Thermistors are temperature sensors that are made from a variety of metal-oxide semiconductor materials. The semiconductor material used determines the temperature range, sensitivity and resistance ranges involved in its application. The resistance of the semiconductor varies with a change in temperature. That change in resistance is interpreted by an instrument that in turn displays a temperature reading. Thermistors have a negative temperature coefficient. That means that as the temperature increases, the thermistor's resistance value decreases.
Sensitivity
Sensitivity is a function that describes how much resistance changes with a change in temperature. According to Johnson, resistance changes of 10 percent per degree Celsius are not uncommon. Therefore, if a thermistor has a nominal value of 10,000 ohms at laboratory temperature (20 degrees Celsius), a 1 degree Celsius change in temperature could cause a 1,000 ohm change in resistance.
Construction
Thermistors are most commonly formed into the shape of beads, disks, and rods. Their size can vary from as small as 1 mm and as large as several cm in diameter. A smaller thermistor will react faster to temperature changes. Different materials, such as epoxy, are used to surround and protect the thermistor from damage.
Temperature range
The temperature range of a thermistor is limited. The resistance-to-temperature curve is extremely non-linear. At lower temperatures, the resistance increases rapidly. At higher temperatures, the resistance decreases to nearly zero. Therefore, most thermistors are intended to be used between -80 degrees Celsius to 300 degrees Celsius.
Response time
Response time is how quickly a thermistor responds to a change in temperature. A 1-mm thermistor bead in an oil bath can react as quickly as half a second. The same bead in open air may have a response time of nearly 10 seconds. As the thermistor's size increases, so does its response time.
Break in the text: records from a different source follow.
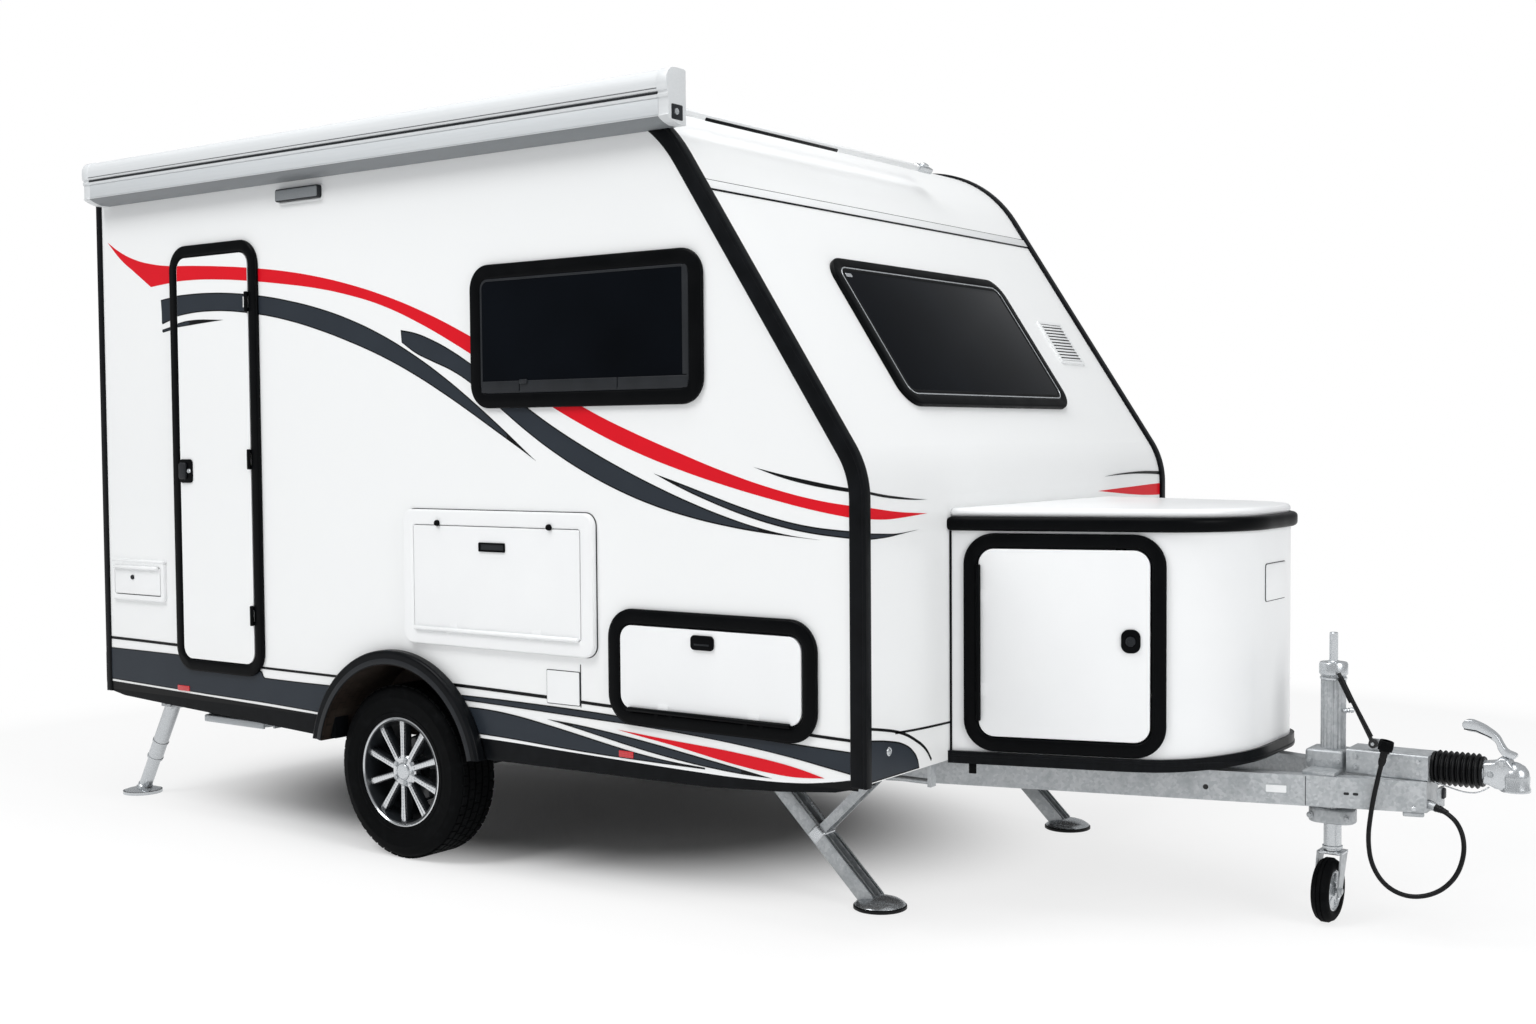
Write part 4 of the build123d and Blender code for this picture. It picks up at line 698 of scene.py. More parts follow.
def grey_plastic(name):
    # Grey polypropylene housing: matt with a spark-eroded grain drawn at 3 mm. The same dark grey on the awning case's
    # underside is painted shade.
    made, tree, shader, at = blank(name)
    grain = add(tree, "TexNoise", {"Vector": at, "Scale": per_mm(3), "Detail": 2.0}, "Fac")
    return finish(made, tree, shader, grain, ("#6C7073", "#83878A"), grain, (0.40, 0.55), (grain, 0.10, 0.0003),
                  IOR=1.49)


def underfloor(name):
    # Phenolic-faced plywood under the floor: brown-black film with the mesh print of its press, drawn 14 mm apart,
    # and road dirt.
    made, tree, shader, at = blank(name)
    mesh = add(tree, "TexBrick", {"Vector": at, "Scale": per_mm(14) / 2, "Color1": linear("#211A16"),
                                  "Color2": linear("#261E19"), "Mortar": linear("#16110E"), "Mortar Size": 0.06,
                                  "Brick Width": 1.0, "Row Height": 1.0})
    dirt = add(tree, "TexNoise", {"Vector": at, "Scale": per_mm(150), "Detail": 5.0}, "Fac")
    dirty = add(tree, "MapRange", {"Value": dirt, "From Min": 0.45, "From Max": 0.8, "To Min": 0.0, "To Max": 0.6},
                "Result")
    return finish(made, tree, shader, dirty, (mesh.outputs["Color"], "#4A433C"), dirt, (0.45, 0.75),
                  (mesh.outputs["Fac"], 0.15, 0.0005), IOR=1.5, Specular_IOR_Level=0.15)


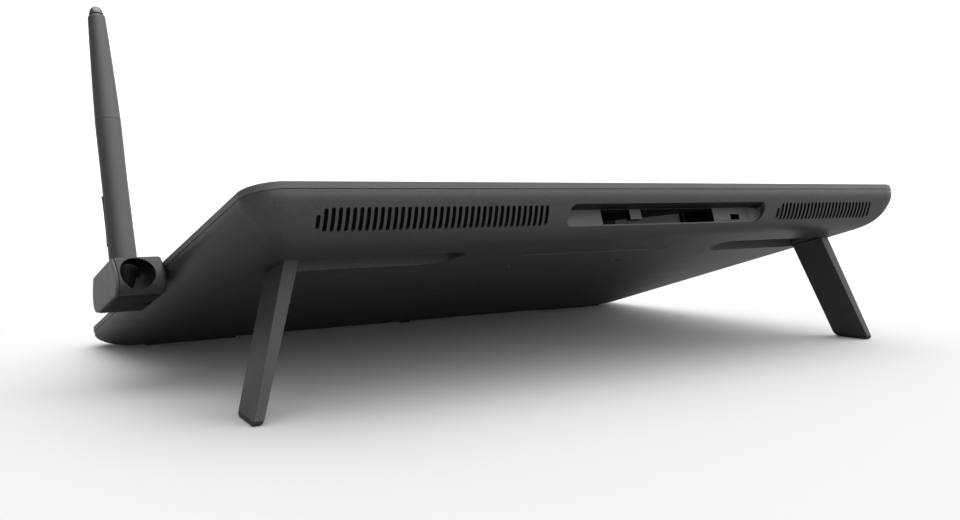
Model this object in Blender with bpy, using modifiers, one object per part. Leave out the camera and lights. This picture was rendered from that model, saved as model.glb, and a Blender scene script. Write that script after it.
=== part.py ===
"""Pen drawing tablet: a 15.6 inch pen display on two fold-out rear legs, with its pen in a side holder.

Everything is modelled in the tablet's own frame (u to the user's right, v up the slope from the front edge,
w out of the screen, with w = 0 on the screen face) under one empty that tilts it onto its feet.
"""
import math

import bmesh
import bpy
from mathutils import Matrix, Vector

MM = 0.001

# ---------------------------------------------------------------- driving dimensions
WIDTH = 417.5 * MM
BODY_CENTRE_U = 2.25 * MM
DEPTH = 285.0 * MM
CORNER_RADIUS = 15.0 * MM
TILT = math.radians(18.25)
GROUND_BELOW_EDGE = 9.0 * MM

FRAME_THICKNESS = 3.2 * MM
COVER_TOP = -3.9 * MM
COVER_LIP = -6.5 * MM
COVER_INSET = 0.3 * MM
COVER_WALL = 1.8 * MM
BACK_DEPTH_AT_FRONT = 14.0 * MM
BACK_SLOPE = 0.030
EDGE_REACH = 25.5 * MM
EDGE_POWER = 2.7
EDGE_CORNER_GROWTH = 0.9
CORNER_SEGMENTS = 8
RING_COUNT = 11

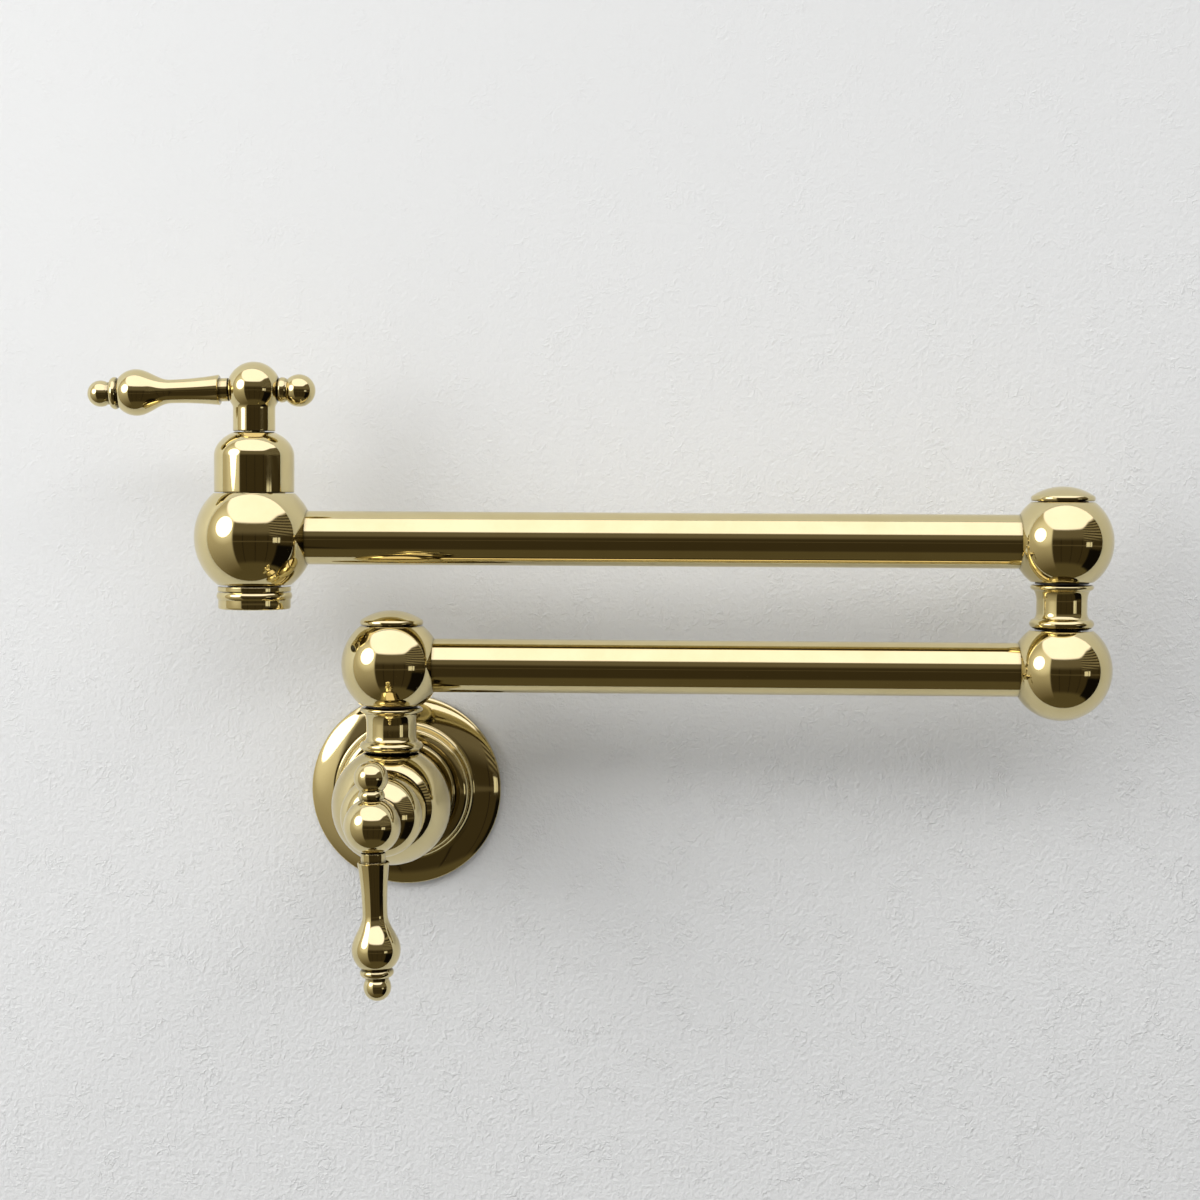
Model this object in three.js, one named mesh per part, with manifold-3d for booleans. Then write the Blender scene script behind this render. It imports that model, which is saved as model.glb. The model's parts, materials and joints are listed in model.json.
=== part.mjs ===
// Wall mounted pot filler: two hollow arms that fold on ball swivels, with a
// quarter-turn valve at the wall and another one over the outlet.
// Millimetres. The origin is the centre of the flange's back face, on the wall.
// +Y points into the wall, +Z up, and the folded arms run along X.

import * as THREE from "three";
import { mergeVertices } from "three/addons/utils/BufferGeometryUtils.js";
import Module from "manifold-3d";

const wasm = await Module();
wasm.setup();

// ---- Fits ----
const slip = 0.3; // gap round a shaft, plug or tenon, and under a seated face
const ringGap = 0.2; // gap round a seal or a disc
const neckGroove = 0.8; // shadow groove under each turned neck
const swivelGap = 1; // gap over each neck, where the ball turns
const spoutGroove = 0.6; // shadow groove over the outlet collar

// ---- Where the main pieces stand ----
const armOffset = 50.5; // wall to the plane of both arms
const lowerReach = 248.5; // shoulder axis to elbow axis
const upperReach = 300; // elbow axis to outlet axis
const handleReach = 55.3; // valve ball centre to handle hub centre
const wallLeverLean = 1.6; // degrees that the wall lever hangs off the vertical
const handleDrop = 2; // degrees that lever and finial drop towards the valve ball

// ---- Arm tubes ----
const tubeRadius = 10;
const tubeWall = 1.5;
const tubeSeat = 3.6; // length of tube inside each ball

// ---- Swivel balls ----
const swivelRadius = 18.8;
const swivelFlatRadius = 11.7; // flats that meet the neck and the cap
const spigotRadius = 7.6;
const chamberRadius = 11; // ring of water round the spigot's windows
const chamberHalfHeight = 5.5;
const ledgeHeight = 9.5; // ball centre to the ledge that carries the washer
const capBoreRadius = 9.6;
const portRadius = 5; // water port from a ball's inside to its tube

// ---- Valve balls ----
const valveRadius = 22.4;
const bonnetSeatRadius = 15.2;
const neckSeatRadius = 10.3;
const collarSeatRadius = 13.8;

// ---- Turned necks ----
const neckHeight = 16.2;
const neckBeadRadius = 11.9;
const neckBeadHeight = 3.4;
const neckBeadLip = 10.8; // radius at which the lower cove starts
const neckLowerCove = 2.6;
const neckWaistRadius = 9.35;
const neckUpperCove = 4.2;
const neckLipRadius = 11.7;
const neckLipHeight = 2;
const neckLipRound = 0.7;
const neckTenonRadius = 6.9;
const neckTenonLength = 6.5;
const neckBore = 4.2;
const spigotWindow = 2.6; // radius of the windows drilled across the spigot
const ringSection = 1.4; // thickness of a swivel O-ring
const ringHeight = 1.8;
const ringInset = 2; // centre of an O-ring from the edge of its land
const landClearance = 0.4; // round the spigot, in the bore that the O-rings seal

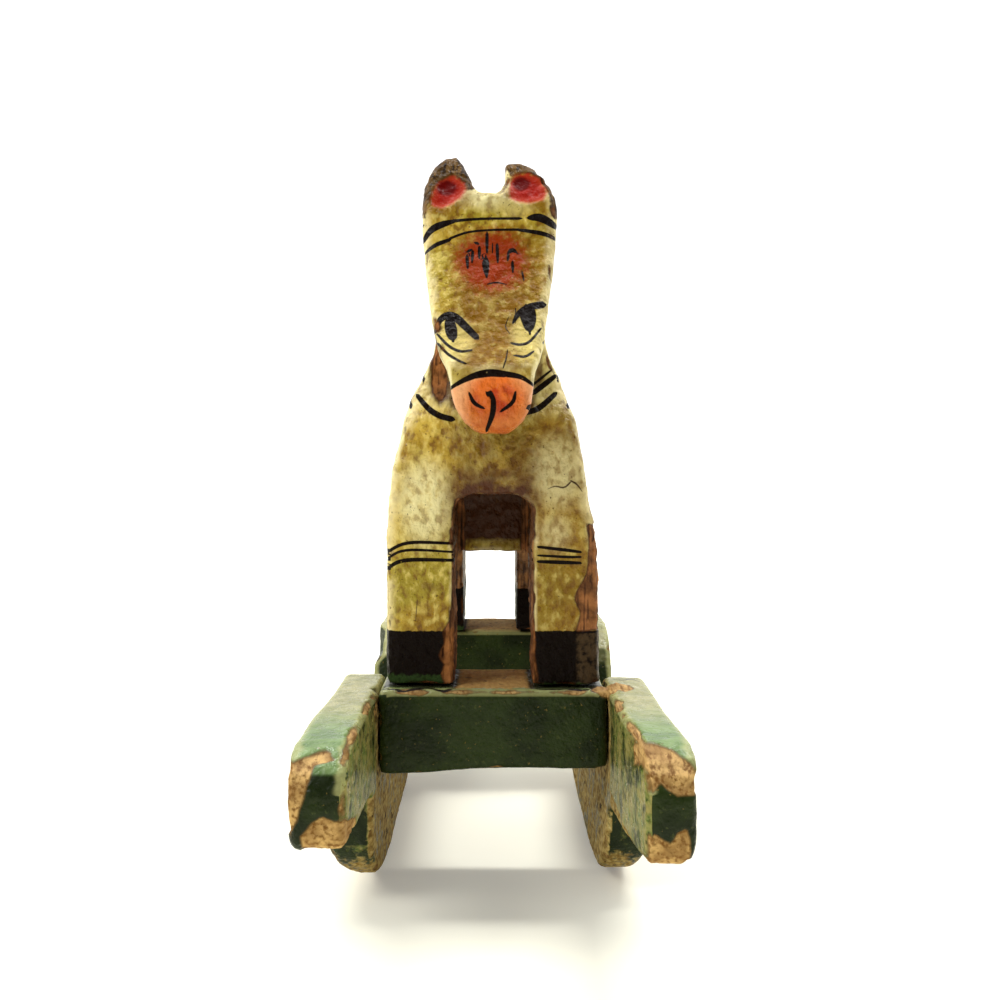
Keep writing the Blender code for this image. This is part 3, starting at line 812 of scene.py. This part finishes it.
# Black strokes on the front as (points across and up, width at start, middle and end)
FACE_STROKES = (
    # headband
    (((-13, 217), (-4, 217.8), (9, 218)), 1.3, 0.9, 1.0),
    (((11.5, 218.2), (15, 218.2), (20, 215.6)), 1.6, 2.8, 2.2),
    (((-22.4, 210.5), (-19.5, 214.2), (-16, 216), (-12, 217)), 1.4, 2.4, 1.2),
    (((-22, 206.2), (-18, 209.0), (-13.5, 210.8)), 0.8, 1.5, 1.2),
    (((-14, 211), (-8, 213.2), (-1, 214), (8.5, 214.2)), 0.9, 0.8, 0.9),
    (((7.5, 214.2), (15, 213), (20.5, 211.2)), 0.9, 1.5, 1.2),
    # forehead
    (((-1.9, 213.2), (-1.9, 206)), 0.9, 1.1, 0.6),
    (((-2.2, 204.4), (-2.3, 202), (-1.9, 197.4)), 1.0, 2.3, 0.5),
    (((-8.2, 205.2), (-7.9, 200.7)), 1.0, 1.1, 0.6),
    (((-6.4, 206.8), (-6.6, 202.6)), 0.9, 1.0, 0.5),
    (((-4.3, 208.2), (-4.3, 204.2)), 1.0, 1.1, 0.6),
    (((-8.4, 206.4), (-6.6, 207.4)), 0.6, 1.2, 0.6),
    (((1.3, 209.2), (1.5, 202.8)), 1.0, 1.1, 0.6),
    (((4.6, 206.0), (6.0, 207.2), (7.4, 206.4)), 0.7, 1.6, 0.8),
    (((4.9, 206), (4.6, 203.4)), 0.8, 1.0, 0.5),
    (((6.1, 203.2), (6.2, 199.3)), 0.8, 1.0, 0.5),
    (((-5.9, 209.8), (-4.4, 209.2)), 0.6, 1.1, 0.6),
    (((-2, 195.2), (1, 195.9), (4.3, 195.2)), 0.4, 0.6, 0.3),
    (((9.0, 200), (9.6, 196.5)), 0.4, 0.7, 0.4),
    # right eye
    (
        ((-17.4, 179.5), (-16, 183.2), (-13.5, 184.8), (-11, 183.8), (-8.3, 181.1), (-4.8, 177.4)),
        1.2, 2.6, 2.0,
    ),
    (((-13.2, 183), (-12.6, 180), (-12.0, 177.4)), 2.8, 3.7, 2.6),
    (((-16.8, 178.8), (-13.3, 174.8), (-9.7, 172.8), (-6.3, 173.2)), 0.7, 1.0, 0.8),
    (((-16.7, 176), (-13.5, 172.2), (-10.1, 169.8), (-7.6, 168.7)), 0.7, 0.9, 0.6),
    # left eye
    (((6, 182.2), (8, 185.6), (11.3, 187.6), (15.4, 188.4)), 0.8, 2.2, 2.4),
    (((10.4, 186), (10.8, 183.4), (10.9, 180.4)), 5.2, 4.6, 2.6),
    (((5.2, 175.6), (8, 175), (10.8, 176), (14.5, 180.6)), 0.8, 1.0, 0.6),
    (((6.1, 171.4), (9.3, 171), (12, 172.8)), 0.7, 0.9, 0.6),
    (((4.8, 184.5), (3.8, 181), (5.2, 178.5)), 0.2, 0.35, 0.2),
    (((4.3, 173.4), (3.8, 170.2), (2.9, 167.4)), 0.3, 0.5, 0.4),
    # noseband
    (((-13.4, 161), (-9, 163.6), (-5.2, 165.3)), 0.8, 1.4, 1.9),
    (((-5.6, 165.2), (-1, 166), (4, 165.6)), 1.9, 2.3, 1.8),
    (((3.6, 165.7), (8, 164.8), (12, 162.4)), 1.8, 1.4, 0.8),
    # mouth and nostrils
    (((-0.8, 160.8), (0.1, 158), (-0.2, 154), (-1.9, 149.4)), 0.9, 1.7, 0.9),
    (((-6.9, 160.3), (-5.4, 157.4), (-2.6, 155.8)), 0.7, 1.2, 0.7),
    (((6.5, 160.6), (5.6, 157.5), (2.0, 154.8)), 0.7, 1.2, 0.7),
    (((-2.0, 160.6), (-0.9, 158.6)), 0.6, 0.9, 0.5),
    # collar
    (((-24.8, 162.0), (-21, 157.6), (-17.3, 155.2), (-13, 154.0)), 1.5, 2.0, 1.9),
    (((10.2, 156.0), (15.0, 157.8), (20.5, 162.6)), 1.6, 2.0, 1.6),
    (((13, 162.6), (20.6, 168.6)), 1.6, 1.9, 1.4),
    (((13, 165.4), (19.4, 170.6)), 0.7, 0.9, 0.6),
    # knee bands
    (((-35, 110.6), (-27.5, 114.0), (-12.6, 113.8)), 1.0, 1.15, 0.9),
    (((-35, 108.4), (-28.2, 111.6), (-12.6, 111.0)), 0.7, 0.95, 0.7),
    (((-35, 105.2), (-28.5, 108.3), (-12.6, 108.3)), 1.0, 1.35, 1.0),
    (((14.6, 112.7), (24, 111.6), (28.6, 111.0)), 0.9, 1.15, 0.8),
    (((14.6, 109.9), (24, 109.4), (28.6, 109.4)), 0.7, 0.95, 0.7),
    (((14.6, 107.9), (28.6, 107.4)), 1.0, 1.3, 0.9),
)


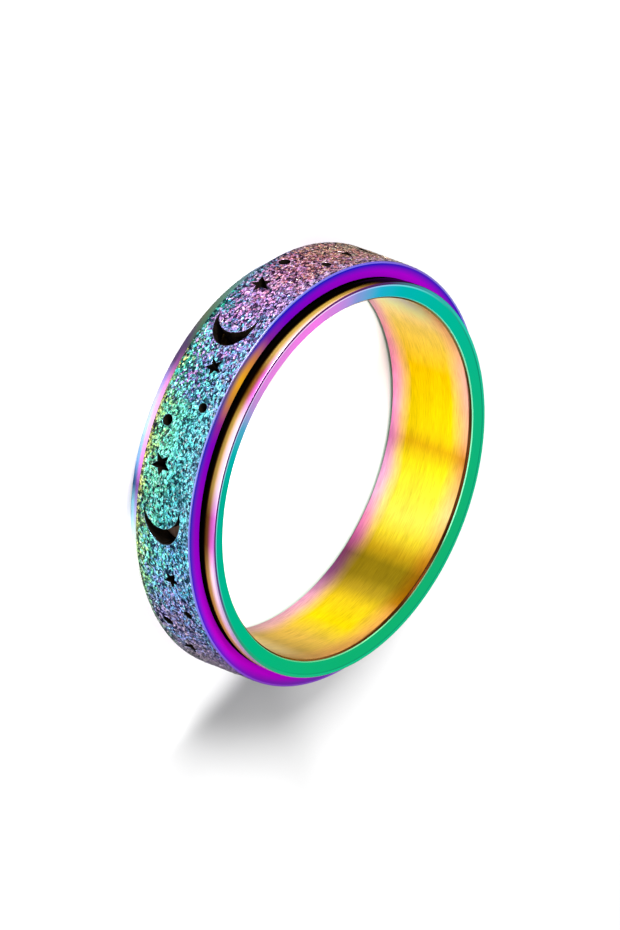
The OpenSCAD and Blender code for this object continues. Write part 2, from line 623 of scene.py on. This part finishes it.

If a thermistor is being used in a temperature control system, a faster response time results in better temperature control.
Signal conditioning
Due to a thermistor's non-linearity, it is difficult to use alone as a temperature measurement device. The thermistor is usually connected to a divider circuit with a fixed resistor of the same nominal value. The measurement instrument then senses the change in resistance of the thermistor and converts it to a temperature reading.